Marc Puig has long said that the next — or fourth — generation of Puig family members will not run the company, but be on the group’s governing body. The last time a non-family member ran Puig was in the early 2000s.

Puig outlined his responsibilities as executive chairman. “I will be working together with Jose Manuel on aligning the strategy and the main bets that we take going forward,” Puig said, explaining he will be more involved in M&A.

“We believe there is an advantage to having family members involved in that part of the strategy,” Puig said, adding he will be the custodian of the Puig family values. “I will work with Jose Manuel to support him in making sure that the key appointments are aligned with our values.”

Albesa is now responsible for everything else at the company. The executive said he and Marc Puig are very close and that the changeover is a continuity of what they built together.

“We have a very successful track record,” Albesa said. “We have been growing faster than any other company in the premium beauty market for the last five years.”

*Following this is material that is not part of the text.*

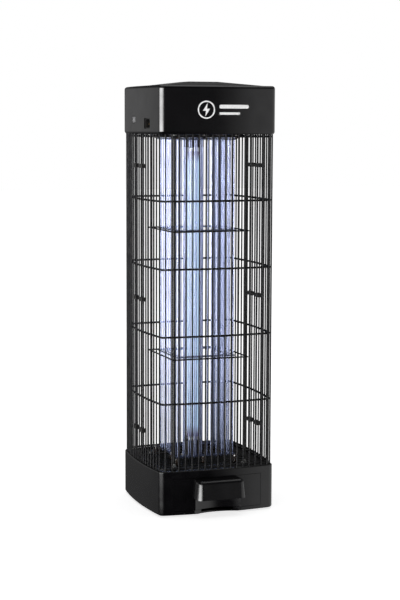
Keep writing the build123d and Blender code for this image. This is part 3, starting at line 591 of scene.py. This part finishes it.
def make_insulators(node, upside_down):
    """Glazed posts in the place of a node's plain ones."""
    bm = bmesh.new()
    for centre, low, high in islands(node):
        profile = insulator_profile(low.z, high.z - low.z, (high.x - low.x) / 2)
        if upside_down:
            profile = mirrored(profile, centre.z)
        add_lathe(bm, profile, (centre.x, centre.y), INSULATOR_SEGMENTS)
    name = "glazed_" + node
    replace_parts(add_piece(name, finished(bm, name), "porcelain", "tower"), node)


# Welds and threads ---------------------------------------------------------------------------

SIDES = {"front": (0, -1, 0), "right": (1, 0, 0), "back": (0, 1, 0), "left": (-1, 0, 0)}
UPRIGHT_LENGTH = 500 * MM
GUARD_BEAD = (0.9 * MM, 1.95 * MM, 1.5 * MM)
GUARD_BEAD_INSET = 1.7 * MM
GRID_BEAD = (0.7 * MM, 1.5 * MM, 1.2 * MM)
GRID_BEAD_OFFSET = 1.15 * MM

THREAD_PITCH = 0.8 * MM
THREAD_DEPTH = 0.3 * MM
THREAD_SINK = 0.01 * MM
THREAD_SEGMENTS = 20
THREAD_END = 0.2 * MM
THREAD_BELOW_DECK = 4 * MM
THREAD_ABOVE_DECK = 6 * MM
ROD_RADIUS = 2.5 * MM


def growth(step):
    """How large one bead is beside the usual one: the same every run, but it looks random."""
    scatter = math.sin(step * 12.9898) * 43758.5453 % 1.0
    return 0.9 + 0.25 * scatter


def add_bead(bm, place, size, grow, outward):
    """A low weld bead: a squashed ball a little longer across its wire."""
    thick, wide, tall = size
    turn = outward.to_track_quat("X", "Z").to_matrix().to_4x4()
    squash = Matrix.Diagonal((thick, wide * grow, tall * grow, 1.0))
    matrix = Matrix.Translation(place) @ turn @ squash
    bmesh.ops.create_icosphere(bm, subdivisions=2, radius=1.0, matrix=matrix)


def wires_and_bars(node):
    """The centres of a guard panel's upright wires, and the heights of its bars."""
    wires, levels = [], []
    for centre, low, high in islands(node):
        if high.z - low.z > UPRIGHT_LENGTH:
            wires.append(centre)
        else:
            levels.append(centre.z)
    return wires, levels


def make_guard_welds():
    """A resistance-weld bead where each upright crosses each bar."""
    bm = bmesh.new()
    count = 0
    for side, outward in SIDES.items():
        direction = Vector(outward)
        wires, levels = wires_and_bars("guard_" + side)
        for wire in wires:
            for level in levels:
                count += 1
                place = Vector((wire.x, wire.y, level)) - direction * GUARD_BEAD_INSET
                add_bead(bm, place, GUARD_BEAD, growth(count), direction)
    add_piece("guard_welds", finished(bm, "guard_welds"), "guard_wire", "tower")


def make_grid_welds(rods, hoops, name, offset):
    """A small bead where each rod of a grid meets each of its hoops, offset outwards from the rod."""
    levels = sorted({round(centre.z, 5) for centre, low, high in islands(hoops)})
    hoop_low, hoop_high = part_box(hoops)
    middle = (hoop_low + hoop_high) / 2
    bm = bmesh.new()
    for count, (centre, low, high) in enumerate(islands(rods)):
        away = centre - middle
        if abs(away.x) > abs(away.y):
            direction = Vector((math.copysign(1, away.x), 0, 0))
        else:
            direction = Vector((0, math.copysign(1, away.y), 0))
        for level in levels:
            place = Vector((centre.x, centre.y, level)) + direction * offset
            add_bead(bm, place, GRID_BEAD, growth(count + level), direction)
    add_piece(name, finished(bm, name), "grid_steel", "tower")


def make_threads():
    """The thread that shows above and below the nuts of each tie rod, as close rings."""
    nuts_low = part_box("tie_rod_nuts")[0].z
    spans = ((TIE_LOW.z + THREAD_END, nuts_low + THREAD_BELOW_DECK),
             (BASE_TOP - THREAD_END, BASE_TOP + THREAD_ABOVE_DECK))
    bm = bmesh.new()
    for centre, low, high in islands("tie_rods"):
        for start, end in spans:
            turns = int((end - start) / THREAD_PITCH)
            profile = []
            for turn in range(turns):
                level = start + turn * THREAD_PITCH
                profile += [(ROD_RADIUS - THREAD_SINK, level)]
                profile += [(ROD_RADIUS + THREAD_DEPTH, level + THREAD_PITCH / 2)]
            add_lathe(bm, profile, (centre.x, centre.y), THREAD_SEGMENTS)
    add_piece("tie_rod_threads", finished(bm, "tie_rod_threads"), "zinc_steel", "tower", smooth=False)


# The switch's marks --------------------------------------------------------------------------

ROCKER_TILT = math.radians(6)
MARK_LIFT = 0.12 * MM
RING_INNER, RING_OUTER = 1.15 * MM, 1.5 * MM
LINE_WIDE, LINE_NARROW = 0.3 * MM, 0.22 * MM
LINE_THICKNESS = 0.16 * MM
LINE_STRETCH = 5

# How far in from the rocker's outermost point each mark stands
RING_DEPTH, LINE_DEPTH = 0.9 * MM, 1.4 * MM


def add_ring(bm, place, inner, outer, steps=28):
    """A flat ring that stands on a face that looks towards -X."""
    angles = [2 * math.pi * step / steps for step in range(steps)]
    loops = []
    for radius, lift in ((inner, 0.0), (inner, -MARK_LIFT), (outer, -MARK_LIFT), (outer, 0.0)):
        points = [Vector((lift, radius * math.cos(a), radius * math.sin(a))) for a in angles]
        loops.append([bm.verts.new(place @ point) for point in points])
    for first, second in zip(loops, loops[1:] + loops[:1]):
        for step in range(steps):
            after = (step + 1) % steps
            bm.faces.new((first[step], first[after], second[after], second[step]))


def make_rocker_marks():
    """The usual line for on and ring for off, raised a hair on the rocker's two halves."""
    low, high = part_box("switch_rocker")
    middle_y, middle_z = (low.y + high.y) / 2, (low.z + high.z) / 2
    quarter = (high.y - low.y) / 4
    turn = Matrix.Rotation(ROCKER_TILT, 4, "Z")
    ring = Matrix.Translation((low.x + RING_DEPTH, middle_y + quarter, middle_z)) @ turn
    line = Matrix.Translation((low.x + LINE_DEPTH, middle_y - quarter, middle_z)) @ turn
    across = Matrix.Rotation(math.radians(90), 4, "Y")
    stretch = Matrix.Diagonal((1, 1, LINE_STRETCH, 1))
    bm = bmesh.new()
    add_ring(bm, ring, RING_INNER, RING_OUTER)
    bmesh.ops.create_cone(bm, cap_ends=True, segments=8, radius1=LINE_WIDE, radius2=LINE_NARROW,
                          depth=LINE_THICKNESS, matrix=line @ stretch @ across)
    add_piece("rocker_marks", finished(bm, "rocker_marks"), "mark_white", "rocker")


make_lamp_tube()
make_lamp_caps()
make_insulators("lower_insulators", upside_down=False)
make_insulators("upper_insulators", upside_down=True)
make_guard_welds()
make_grid_welds("live_rods", "live_hoops", "live_grid_welds", GRID_BEAD_OFFSET)
make_grid_welds("return_rods", "return_hoops", "return_grid_welds", -GRID_BEAD_OFFSET)
make_threads()
make_rocker_marks()


# Stage, world and lights ---------------------------------------------------------------------

FLOOR_HALF = 14.0
FLOOR_GREY = 0.88
FLOOR_GREY_SPREAD = 0.02
FLOOR_GLOW_NEAR = 0.76
FLOOR_GLOW_FAR = 1.0
FLOOR_GLOW_START, FLOOR_GLOW_END = 0.5, 2.5

# How bright each part of the room is
ROOM_FRONT = 0.10
ROOM_RIGHT = 0.95
ROOM_BACK = 0.52
ROOM_STRIP = 20.0

# Where each part starts and ends, by the x, y or z of the direction in which it lies
RIGHT_X = (0.28, 0.62)
BACK_X = (-0.6, 0.0)
BACK_Y = (-0.1, 0.7)
BACK_Z = (-0.25, 0.0)
FRONT_Z = (-0.2, 0.0)
HIGH_Z = (0.02, 0.3)
STRIP_X = (-0.2, -0.9)
STRIP_Y = (0.5, -0.2)
STRIP_LOW_Z = (-0.24, -0.01)
STRIP_HIGH_Z = (0.18, 0.04)

OVERHEAD_PLACE = (0.0, 0.2, 3.0)
OVERHEAD_AIM = (0, 0, 0.45)
OVERHEAD_SIZE = 3.0
OVERHEAD_POWER = 34


def make_floor():
    """A pale floor that passes for the background.
    It glows, more so far out, and glossy surfaces don't mirror it."""
    half = FLOOR_HALF
    corners = [(-half, -half, 0), (half, -half, 0), (half, half, 0), (-half, half, 0)]
    mesh = bpy.data.meshes.new("floor")
    mesh.from_pydata(corners, [], [(0, 1, 2, 3)])
    floor = bpy.data.objects.new("floor", mesh)
    bpy.context.scene.collection.objects.link(floor)
    s = Surface("pale_floor")
    tone = s.spread(s.noise(1.2), NOISE_LOW, NOISE_HIGH)
    s.link(s.mix(tone, (FLOOR_GREY,) * 3, (FLOOR_GREY + FLOOR_GREY_SPREAD,) * 3), "Base Color")
    s.set(Roughness=0.9, Specular_IOR_Level=0.1, Emission_Color=(1, 1, 1, 1))
    distance = s.tree.nodes.new("ShaderNodeVectorMath")
    distance.operation = "LENGTH"
    s.join(s.coordinates, distance, "Vector")
    glow = s.spread(distance.outputs["Value"], FLOOR_GLOW_START, FLOOR_GLOW_END,
                    FLOOR_GLOW_NEAR, FLOOR_GLOW_FAR)
    s.link(glow, "Emission Strength")
    mesh.materials.append(s.material)
    floor.visible_glossy = False


def world_math(tree, operation, first, second):
    node = tree.nodes.new("ShaderNodeMath")
    node.operation = operation
    tree.links.new(first, node.inputs[0])
    tree.links.new(second, node.inputs[1])
    return node.outputs["Value"]


def world_ramp(tree, value, span, at_start, at_end):
    """A soft step from one level to another as a value runs from the start of a span to its end."""
    node = tree.nodes.new("ShaderNodeMapRange")
    node.interpolation_type = "SMOOTHSTEP"
    ends = {"From Min": span[0], "From Max": span[1], "To Min": at_start, "To Max": at_end}
    for name, number in ends.items():
        node.inputs[name].default_value = number
    tree.links.new(value, node.inputs["Value"])
    return node.outputs["Result"]


def make_world():
    """White behind the object. As light, a room that is dark in front, pale to the right and grey
    behind, with a low bright strip round the left front that shows in the near corner."""
    world = bpy.data.worlds.new("studio")
    bpy.context.scene.world = world
    world.use_nodes = True
    tree = world.node_tree
    background = tree.nodes["Background"]
    coordinates = tree.nodes.new("ShaderNodeTexCoord")
    split = tree.nodes.new("ShaderNodeSeparateXYZ")
    tree.links.new(coordinates.outputs["Generated"], split.inputs["Vector"])
    x, y, z = (split.outputs[axis] for axis in "XYZ")

    def product(*factors):
        result = factors[0]
        for factor in factors[1:]:
            result = world_math(tree, "MULTIPLY", result, factor)
        return result

    right = world_ramp(tree, x, RIGHT_X, 0.0, ROOM_RIGHT)
    back = product(
        world_ramp(tree, y, BACK_Y, 0.0, ROOM_BACK),
        world_ramp(tree, x, BACK_X, 1.0, 0.4),
        world_ramp(tree, z, BACK_Z, 0.3, 1.0),
    )
    front = world_ramp(tree, z, FRONT_Z, 0.1 * ROOM_FRONT, ROOM_FRONT)
    strip = product(
        world_ramp(tree, x, STRIP_X, 0.0, ROOM_STRIP),
        world_ramp(tree, y, STRIP_Y, 0.0, 1.0),
        world_ramp(tree, z, STRIP_LOW_Z, 0.0, 1.0),
        world_ramp(tree, z, STRIP_HIGH_Z, 0.0, 1.0),
    )
    room = world_math(tree, "MAXIMUM", world_math(tree, "MAXIMUM", right, back), front)
    room = product(room, world_ramp(tree, z, HIGH_Z, 1.0, 0.2))
    room = world_math(tree, "MAXIMUM", room, strip)
    seen = tree.nodes.new("ShaderNodeLightPath")
    strength = world_math(tree, "MAXIMUM", room, seen.outputs["Is Camera Ray"])
    tree.links.new(strength, background.inputs["Strength"])
    background.inputs["Color"].default_value = (1.0, 1.0, 1.0, 1.0)


def make_overhead_light():
    """One wide, soft light above the object."""
    data = bpy.data.lights.new("overhead", "AREA")
    data.shape = "RECTANGLE"
    data.size = data.size_y = OVERHEAD_SIZE
    data.energy = OVERHEAD_POWER
    light = bpy.data.objects.new("overhead", data)
    bpy.context.scene.collection.objects.link(light)
    light.location = OVERHEAD_PLACE
    aim = Vector(OVERHEAD_AIM) - Vector(OVERHEAD_PLACE)
    light.rotation_euler = aim.to_track_quat("-Z", "Y").to_euler()
    light.visible_camera = False


make_floor()
make_world()
make_overhead_light()
bpy.context.scene.view_settings.view_transform = "Standard"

On Tuesday, Puig also appointed Miquel Angel Serra the company’s new chief financial officer. The former CFO, Joan Albiol, is to remain secretary of the board of directors with legal and M&A functions. In that role, Albiol reports to Marc Puig. Serra, who had been vice president, corporate controlling and investor relations at Puig, reports to Albesa.

Executives reporting to him largely remain the same.

“I am very excited and very honored to lead this successional team,” Albesa said, adding he will maintain the legacy the Puig family started three generations ago. “For me it’s something very important, and to reinforce the values of the company, the entrepreneurship, the creativity, the agility, the audacity is part of this new journey that I will continue very close to Marc going forward.”

Albesa is proud of Puig’s portfolio, which includes brands such as Carolina Herrera, Jean Paul Gaultier, Charlotte Tilbury and Byredo. “We want to continue growing organically,” he said. “The focus on organic growth is very important for us, and to do it profitably.”

Jose Manuel Albesa and Marc Puig
Jose Manuel Albesa and Marc Puig Courtesy

Albesa aims for Puig to keep outpacing the market year-on-year.

“The world is changing. We have been very successful in the past, but we have to continue being successful for the future,” he said. “So renewing this formula of success is also a very important priority.”

Albesa will be proposed as a member of the Puig board at the company’s annual general meeting in May.

In September 2025, he had been appointed to the-then newly created role of deputy CEO of Puig, in charge of all divisions at the group. He remained president of Puig beauty and fashion, too. In that job, Albesa had been reporting to Marc Puig and tasked with driving the group’s vision and strategy across the business.

Puig at the time attested to the executive’s passion and deep understanding of the company’s story. Albesa was lauded as an exceptionally talented brand-builder and leader essential to the group’s transformation to becoming a global premium beauty player. He was instrumental in repositioning Rabanne, Carolina Herrera and Jean Paul Gaultier, transforming them into three of the world’s top-10 fragrance brands.

Albesa joined Puig in 1998 and has held senior leadership roles spanning brand development, marketing and operations. The executive has played a key role in the strategic development and international expansion of the company’s fragrance and fashion portfolio, as well.

Puig, which went public in July 2024 in Spain, has been clocking healthy growth. In 2025, the company’s net profit reached 594 million euros, up 11.9 percent versus 2024, while net sales surpassed the 5-billion-euro mark for the first time. They came in at 5.04 billion euros, representing a 5.3 percent gain in reported terms and 7.8 percent on a like-for-like basis.

The organic growth was at the top end of Puig’s guidance for 2025, of 6 percent to 8 percent, and outperformed the market.

Puig last year completed its former five-year strategic plan announced in early 2021. That set the goal to double the company’s 2020 sales in three years and triple them in five. Puig exceeded the goals, more than doubling sales by 2022 and more than tripling them by 2025.